- Data for this exercise:
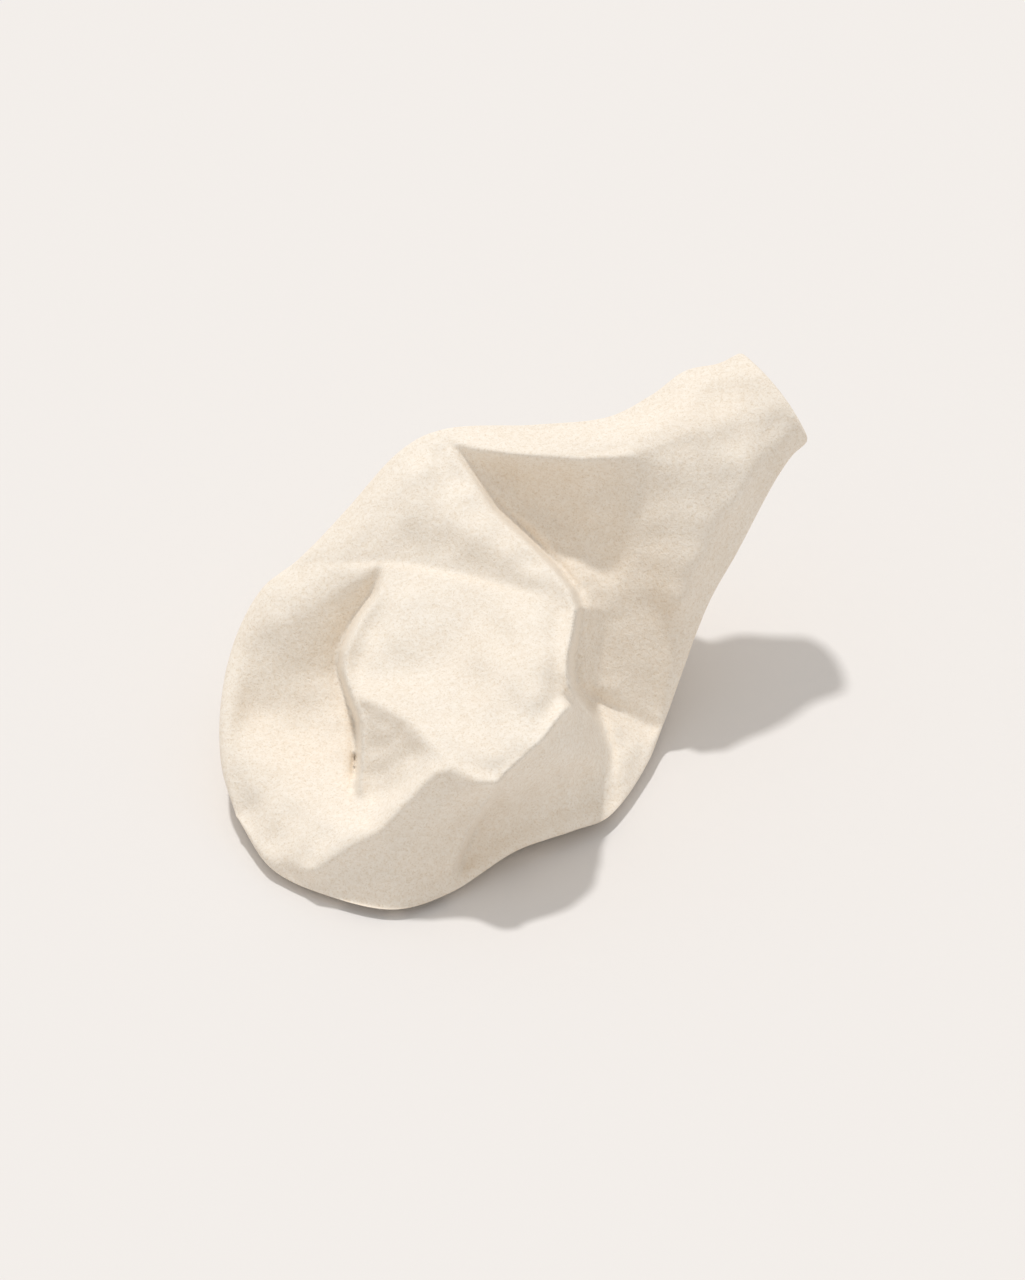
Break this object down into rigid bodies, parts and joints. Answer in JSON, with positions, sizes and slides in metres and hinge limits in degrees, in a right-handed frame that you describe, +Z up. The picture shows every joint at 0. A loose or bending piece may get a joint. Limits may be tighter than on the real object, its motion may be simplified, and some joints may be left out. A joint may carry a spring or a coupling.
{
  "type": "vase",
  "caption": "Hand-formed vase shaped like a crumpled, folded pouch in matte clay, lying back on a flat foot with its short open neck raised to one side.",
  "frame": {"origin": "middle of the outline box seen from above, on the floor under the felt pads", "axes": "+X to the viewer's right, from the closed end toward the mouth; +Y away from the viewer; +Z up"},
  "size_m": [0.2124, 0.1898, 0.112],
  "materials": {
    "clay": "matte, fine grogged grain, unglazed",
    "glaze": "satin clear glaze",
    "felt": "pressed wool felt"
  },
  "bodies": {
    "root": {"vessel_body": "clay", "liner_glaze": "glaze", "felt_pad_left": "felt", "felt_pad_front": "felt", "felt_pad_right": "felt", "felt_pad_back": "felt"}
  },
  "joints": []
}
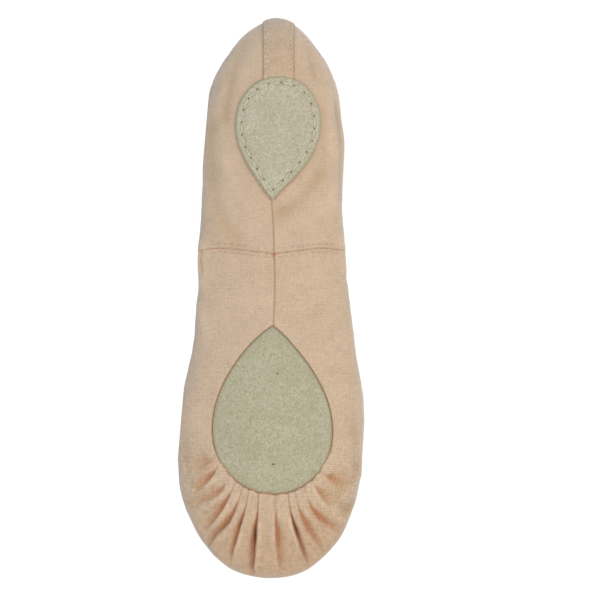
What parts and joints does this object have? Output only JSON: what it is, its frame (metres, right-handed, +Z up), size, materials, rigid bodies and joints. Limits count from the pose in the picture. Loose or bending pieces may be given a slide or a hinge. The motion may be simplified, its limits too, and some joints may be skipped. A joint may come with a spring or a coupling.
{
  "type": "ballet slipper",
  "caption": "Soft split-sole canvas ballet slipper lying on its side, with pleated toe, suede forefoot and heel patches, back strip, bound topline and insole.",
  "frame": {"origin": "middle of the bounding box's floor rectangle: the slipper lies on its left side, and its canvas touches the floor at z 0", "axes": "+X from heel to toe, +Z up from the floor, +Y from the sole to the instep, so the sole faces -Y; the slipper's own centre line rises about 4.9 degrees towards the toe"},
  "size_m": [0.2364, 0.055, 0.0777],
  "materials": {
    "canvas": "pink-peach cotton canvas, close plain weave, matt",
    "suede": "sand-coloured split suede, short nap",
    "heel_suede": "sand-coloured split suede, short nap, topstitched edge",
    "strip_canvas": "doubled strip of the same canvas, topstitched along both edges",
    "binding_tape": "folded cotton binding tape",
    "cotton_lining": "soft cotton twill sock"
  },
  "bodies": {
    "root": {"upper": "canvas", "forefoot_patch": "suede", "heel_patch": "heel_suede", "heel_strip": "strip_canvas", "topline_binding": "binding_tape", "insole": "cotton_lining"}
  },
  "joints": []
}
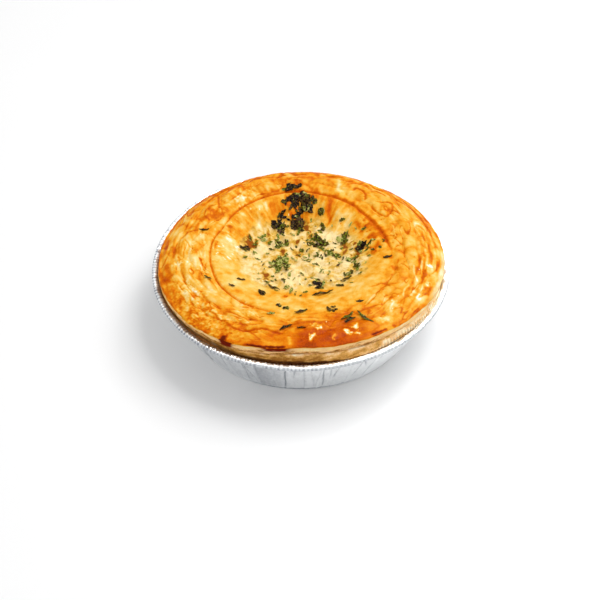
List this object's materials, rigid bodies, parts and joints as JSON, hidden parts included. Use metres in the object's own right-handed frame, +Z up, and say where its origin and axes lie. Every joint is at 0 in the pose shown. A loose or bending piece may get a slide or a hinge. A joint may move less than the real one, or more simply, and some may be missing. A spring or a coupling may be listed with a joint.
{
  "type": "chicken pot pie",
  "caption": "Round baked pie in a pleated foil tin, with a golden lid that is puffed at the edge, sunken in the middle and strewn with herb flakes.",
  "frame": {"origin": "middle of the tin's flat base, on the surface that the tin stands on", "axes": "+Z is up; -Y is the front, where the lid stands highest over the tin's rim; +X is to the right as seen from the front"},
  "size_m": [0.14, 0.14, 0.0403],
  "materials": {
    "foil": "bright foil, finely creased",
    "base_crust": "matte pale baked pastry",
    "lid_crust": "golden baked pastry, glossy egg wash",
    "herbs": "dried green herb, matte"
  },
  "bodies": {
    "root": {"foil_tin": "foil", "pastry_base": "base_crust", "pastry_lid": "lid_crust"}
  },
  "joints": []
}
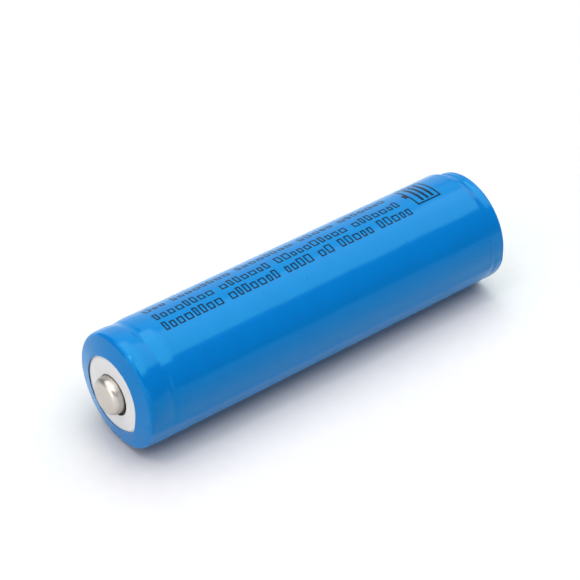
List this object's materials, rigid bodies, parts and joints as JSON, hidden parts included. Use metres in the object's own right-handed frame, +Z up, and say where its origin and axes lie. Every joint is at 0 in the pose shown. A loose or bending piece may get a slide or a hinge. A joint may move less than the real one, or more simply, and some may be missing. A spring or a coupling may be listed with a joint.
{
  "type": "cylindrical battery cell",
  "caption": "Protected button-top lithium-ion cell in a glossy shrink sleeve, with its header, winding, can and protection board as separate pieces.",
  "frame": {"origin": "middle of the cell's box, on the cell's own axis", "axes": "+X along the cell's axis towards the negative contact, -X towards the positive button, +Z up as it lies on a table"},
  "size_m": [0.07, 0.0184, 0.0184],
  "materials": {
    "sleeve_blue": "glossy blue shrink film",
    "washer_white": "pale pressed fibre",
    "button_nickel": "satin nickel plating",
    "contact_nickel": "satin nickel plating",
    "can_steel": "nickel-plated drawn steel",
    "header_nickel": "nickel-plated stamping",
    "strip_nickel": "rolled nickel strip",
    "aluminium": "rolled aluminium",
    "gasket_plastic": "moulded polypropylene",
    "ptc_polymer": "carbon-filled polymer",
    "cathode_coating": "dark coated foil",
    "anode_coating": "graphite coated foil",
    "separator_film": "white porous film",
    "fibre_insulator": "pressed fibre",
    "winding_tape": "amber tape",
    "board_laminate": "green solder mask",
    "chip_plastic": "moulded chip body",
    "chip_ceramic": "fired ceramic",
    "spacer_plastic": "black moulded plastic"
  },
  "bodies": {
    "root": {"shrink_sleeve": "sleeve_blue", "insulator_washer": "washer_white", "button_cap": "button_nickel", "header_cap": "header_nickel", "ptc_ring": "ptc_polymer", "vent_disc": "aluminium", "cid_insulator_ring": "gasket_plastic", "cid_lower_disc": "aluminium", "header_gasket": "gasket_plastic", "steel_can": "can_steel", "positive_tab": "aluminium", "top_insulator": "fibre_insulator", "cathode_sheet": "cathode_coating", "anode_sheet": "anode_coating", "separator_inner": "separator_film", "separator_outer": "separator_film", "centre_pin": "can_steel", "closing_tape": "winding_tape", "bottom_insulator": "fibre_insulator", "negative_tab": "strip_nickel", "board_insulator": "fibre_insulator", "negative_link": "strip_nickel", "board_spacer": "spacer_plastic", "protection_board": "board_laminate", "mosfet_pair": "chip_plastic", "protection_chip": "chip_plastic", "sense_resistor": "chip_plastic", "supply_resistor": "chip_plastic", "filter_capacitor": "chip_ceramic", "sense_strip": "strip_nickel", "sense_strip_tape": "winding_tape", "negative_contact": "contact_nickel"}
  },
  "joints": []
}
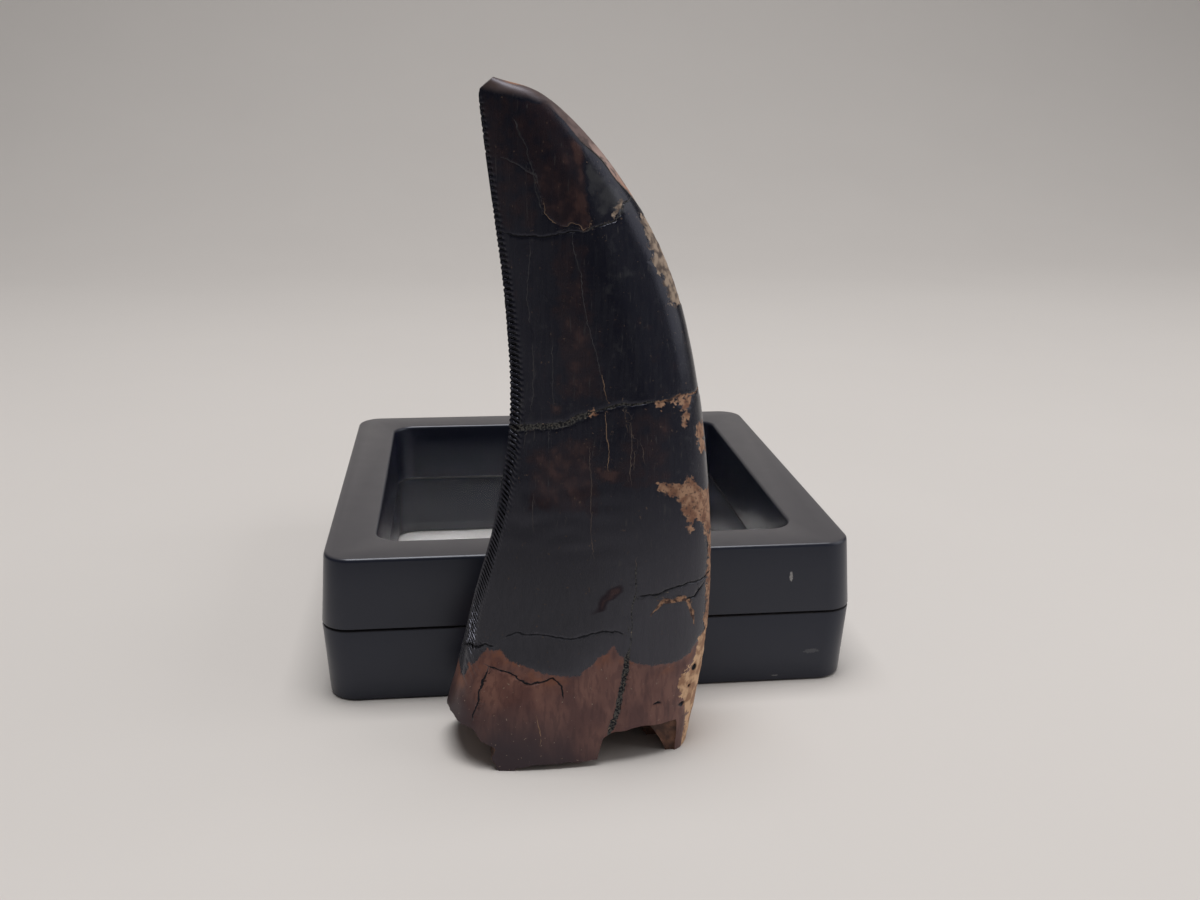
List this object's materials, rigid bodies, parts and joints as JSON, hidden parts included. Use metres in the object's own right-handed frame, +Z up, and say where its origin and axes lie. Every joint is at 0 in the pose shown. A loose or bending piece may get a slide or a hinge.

- To do: Write out the records above again, keeping each one identical to the original.

- Exercise result:
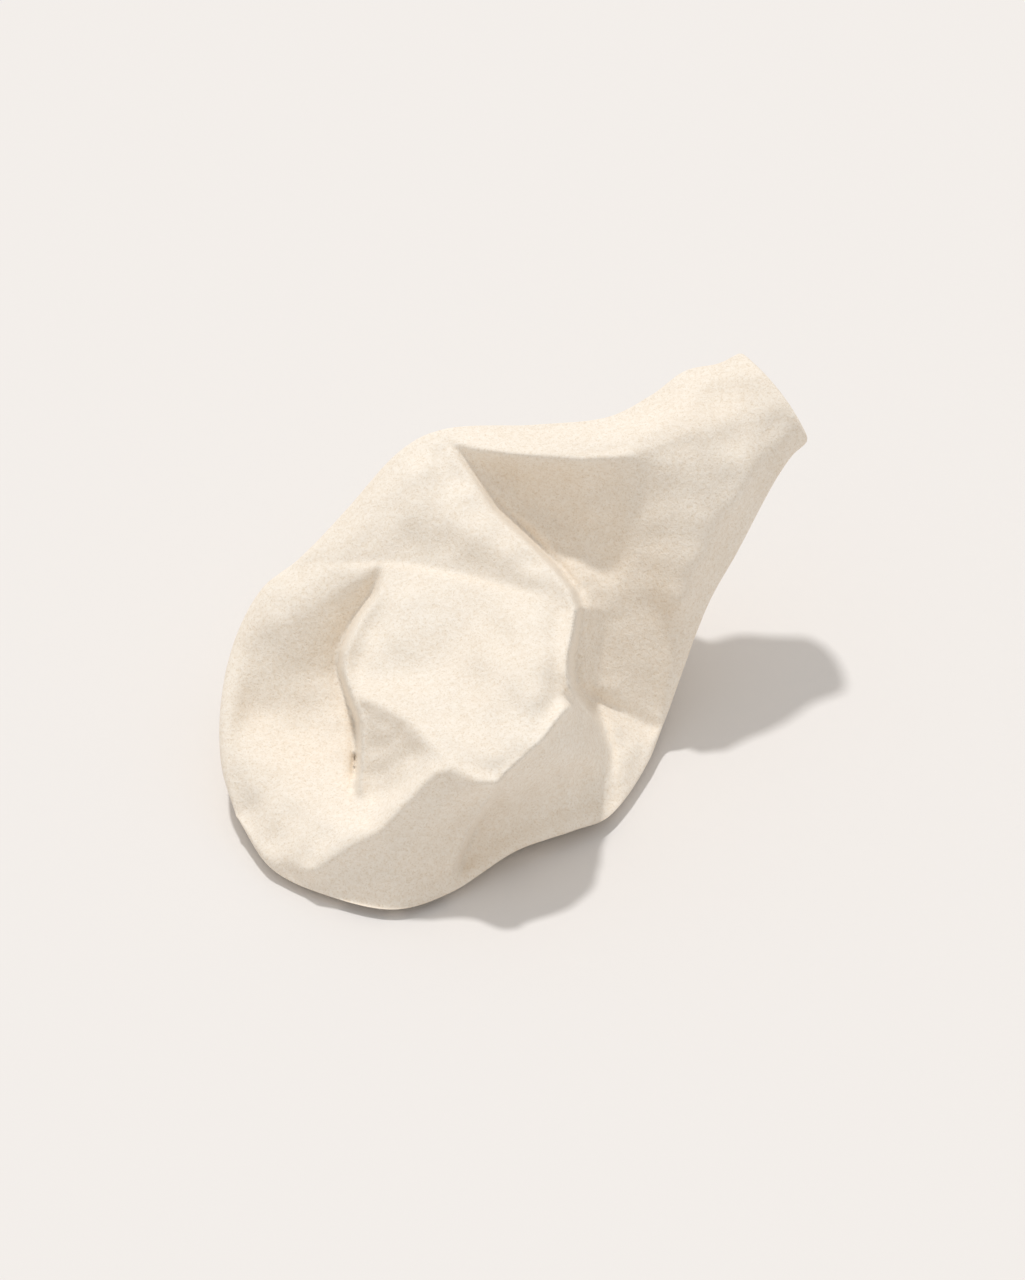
Break this object down into rigid bodies, parts and joints. Answer in JSON, with positions, sizes and slides in metres and hinge limits in degrees, in a right-handed frame that you describe, +Z up. The picture shows every joint at 0. A loose or bending piece may get a joint. Limits may be tighter than on the real object, its motion may be simplified, and some joints may be left out. A joint may carry a spring or a coupling.
{
  "type": "vase",
  "caption": "Hand-formed vase shaped like a crumpled, folded pouch in matte clay, lying back on a flat foot with its short open neck raised to one side.",
  "frame": {"origin": "middle of the outline box seen from above, on the floor under the felt pads", "axes": "+X to the viewer's right, from the closed end toward the mouth; +Y away from the viewer; +Z up"},
  "size_m": [0.2124, 0.1898, 0.112],
  "materials": {
    "clay": "matte, fine grogged grain, unglazed",
    "glaze": "satin clear glaze",
    "felt": "pressed wool felt"
  },
  "bodies": {
    "root": {"vessel_body": "clay", "liner_glaze": "glaze", "felt_pad_left": "felt", "felt_pad_front": "felt", "felt_pad_right": "felt", "felt_pad_back": "felt"}
  },
  "joints": []
}
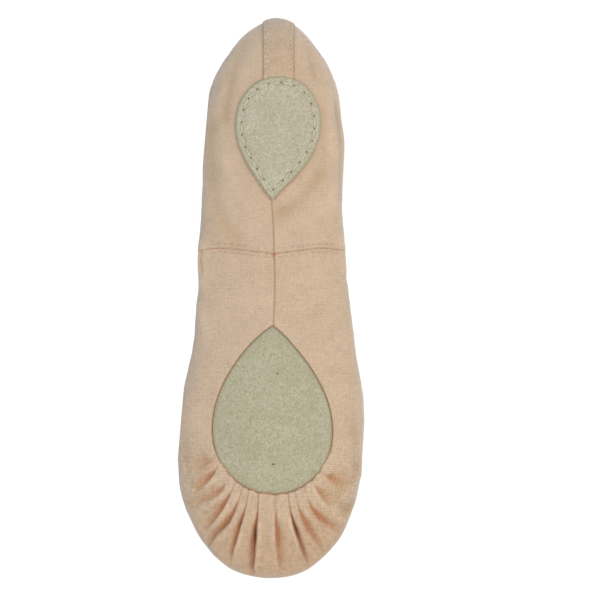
What parts and joints does this object have? Output only JSON: what it is, its frame (metres, right-handed, +Z up), size, materials, rigid bodies and joints. Limits count from the pose in the picture. Loose or bending pieces may be given a slide or a hinge. The motion may be simplified, its limits too, and some joints may be skipped. A joint may come with a spring or a coupling.
{
  "type": "ballet slipper",
  "caption": "Soft split-sole canvas ballet slipper lying on its side, with pleated toe, suede forefoot and heel patches, back strip, bound topline and insole.",
  "frame": {"origin": "middle of the bounding box's floor rectangle: the slipper lies on its left side, and its canvas touches the floor at z 0", "axes": "+X from heel to toe, +Z up from the floor, +Y from the sole to the instep, so the sole faces -Y; the slipper's own centre line rises about 4.9 degrees towards the toe"},
  "size_m": [0.2364, 0.055, 0.0777],
  "materials": {
    "canvas": "pink-peach cotton canvas, close plain weave, matt",
    "suede": "sand-coloured split suede, short nap",
    "heel_suede": "sand-coloured split suede, short nap, topstitched edge",
    "strip_canvas": "doubled strip of the same canvas, topstitched along both edges",
    "binding_tape": "folded cotton binding tape",
    "cotton_lining": "soft cotton twill sock"
  },
  "bodies": {
    "root": {"upper": "canvas", "forefoot_patch": "suede", "heel_patch": "heel_suede", "heel_strip": "strip_canvas", "topline_binding": "binding_tape", "insole": "cotton_lining"}
  },
  "joints": []
}
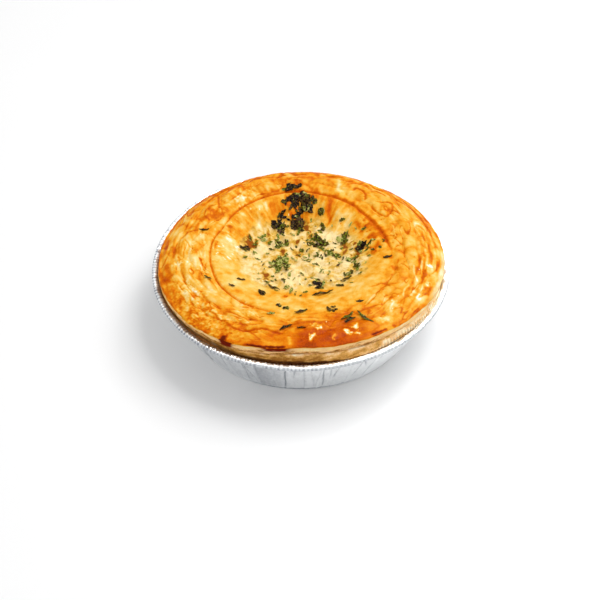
List this object's materials, rigid bodies, parts and joints as JSON, hidden parts included. Use metres in the object's own right-handed frame, +Z up, and say where its origin and axes lie. Every joint is at 0 in the pose shown. A loose or bending piece may get a slide or a hinge. A joint may move less than the real one, or more simply, and some may be missing. A spring or a coupling may be listed with a joint.
{
  "type": "chicken pot pie",
  "caption": "Round baked pie in a pleated foil tin, with a golden lid that is puffed at the edge, sunken in the middle and strewn with herb flakes.",
  "frame": {"origin": "middle of the tin's flat base, on the surface that the tin stands on", "axes": "+Z is up; -Y is the front, where the lid stands highest over the tin's rim; +X is to the right as seen from the front"},
  "size_m": [0.14, 0.14, 0.0403],
  "materials": {
    "foil": "bright foil, finely creased",
    "base_crust": "matte pale baked pastry",
    "lid_crust": "golden baked pastry, glossy egg wash",
    "herbs": "dried green herb, matte"
  },
  "bodies": {
    "root": {"foil_tin": "foil", "pastry_base": "base_crust", "pastry_lid": "lid_crust"}
  },
  "joints": []
}
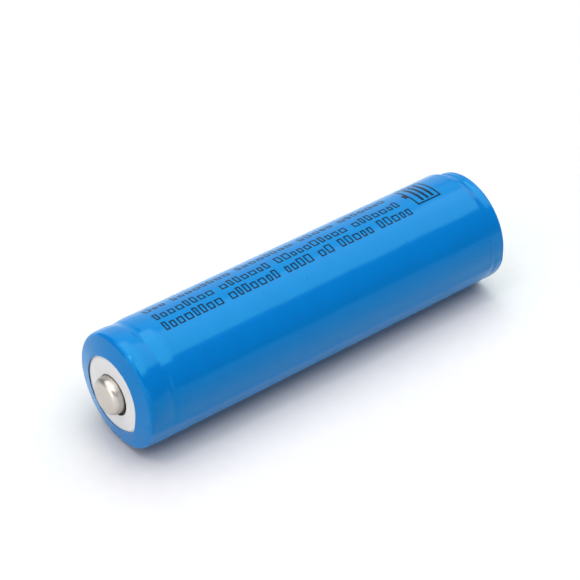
List this object's materials, rigid bodies, parts and joints as JSON, hidden parts included. Use metres in the object's own right-handed frame, +Z up, and say where its origin and axes lie. Every joint is at 0 in the pose shown. A loose or bending piece may get a slide or a hinge. A joint may move less than the real one, or more simply, and some may be missing. A spring or a coupling may be listed with a joint.
{
  "type": "cylindrical battery cell",
  "caption": "Protected button-top lithium-ion cell in a glossy shrink sleeve, with its header, winding, can and protection board as separate pieces.",
  "frame": {"origin": "middle of the cell's box, on the cell's own axis", "axes": "+X along the cell's axis towards the negative contact, -X towards the positive button, +Z up as it lies on a table"},
  "size_m": [0.07, 0.0184, 0.0184],
  "materials": {
    "sleeve_blue": "glossy blue shrink film",
    "washer_white": "pale pressed fibre",
    "button_nickel": "satin nickel plating",
    "contact_nickel": "satin nickel plating",
    "can_steel": "nickel-plated drawn steel",
    "header_nickel": "nickel-plated stamping",
    "strip_nickel": "rolled nickel strip",
    "aluminium": "rolled aluminium",
    "gasket_plastic": "moulded polypropylene",
    "ptc_polymer": "carbon-filled polymer",
    "cathode_coating": "dark coated foil",
    "anode_coating": "graphite coated foil",
    "separator_film": "white porous film",
    "fibre_insulator": "pressed fibre",
    "winding_tape": "amber tape",
    "board_laminate": "green solder mask",
    "chip_plastic": "moulded chip body",
    "chip_ceramic": "fired ceramic",
    "spacer_plastic": "black moulded plastic"
  },
  "bodies": {
    "root": {"shrink_sleeve": "sleeve_blue", "insulator_washer": "washer_white", "button_cap": "button_nickel", "header_cap": "header_nickel", "ptc_ring": "ptc_polymer", "vent_disc": "aluminium", "cid_insulator_ring": "gasket_plastic", "cid_lower_disc": "aluminium", "header_gasket": "gasket_plastic", "steel_can": "can_steel", "positive_tab": "aluminium", "top_insulator": "fibre_insulator", "cathode_sheet": "cathode_coating", "anode_sheet": "anode_coating", "separator_inner": "separator_film", "separator_outer": "separator_film", "centre_pin": "can_steel", "closing_tape": "winding_tape", "bottom_insulator": "fibre_insulator", "negative_tab": "strip_nickel", "board_insulator": "fibre_insulator", "negative_link": "strip_nickel", "board_spacer": "spacer_plastic", "protection_board": "board_laminate", "mosfet_pair": "chip_plastic", "protection_chip": "chip_plastic", "sense_resistor": "chip_plastic", "supply_resistor": "chip_plastic", "filter_capacitor": "chip_ceramic", "sense_strip": "strip_nickel", "sense_strip_tape": "winding_tape", "negative_contact": "contact_nickel"}
  },
  "joints": []
}
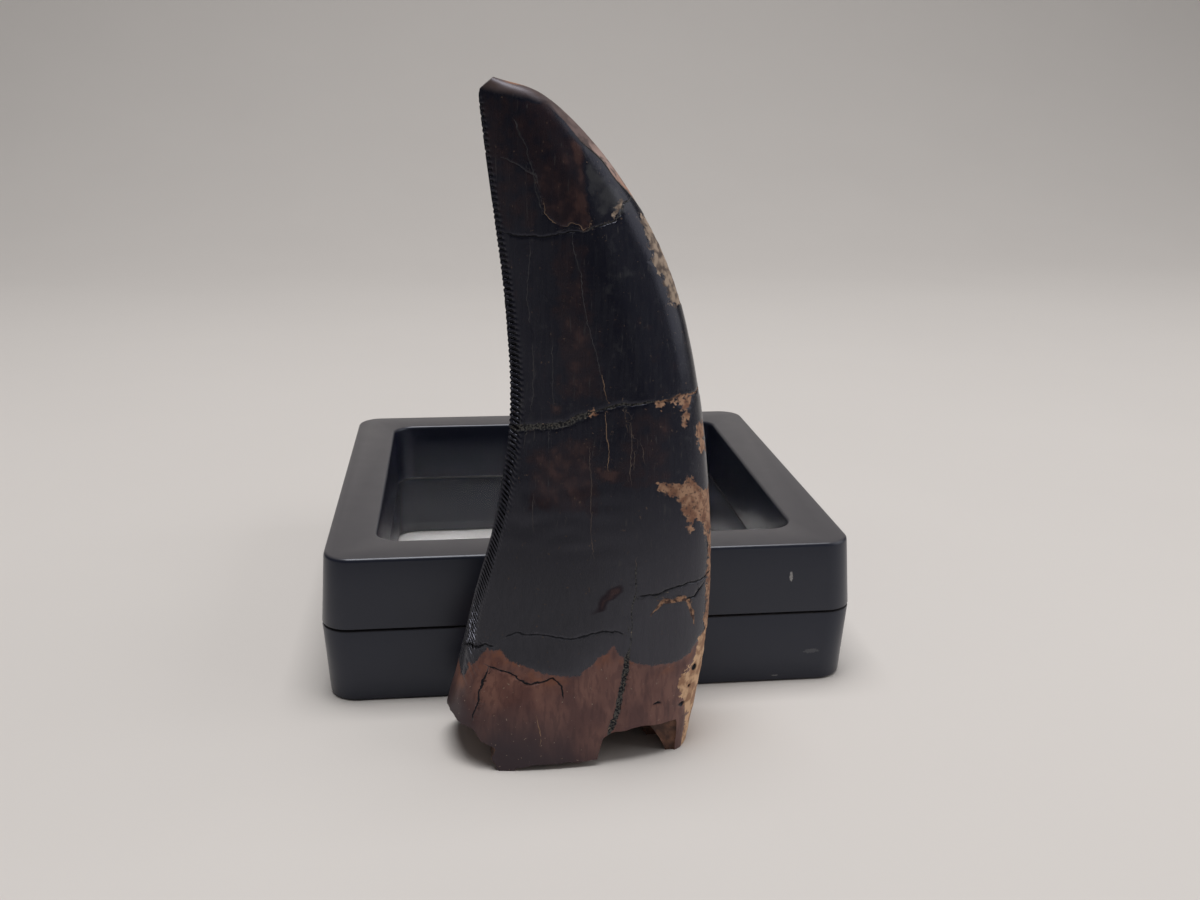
List this object's materials, rigid bodies, parts and joints as JSON, hidden parts included. Use metres in the object's own right-handed frame, +Z up, and say where its origin and axes lie. Every joint is at 0 in the pose shown. A loose or bending piece may get a slide or a hinge.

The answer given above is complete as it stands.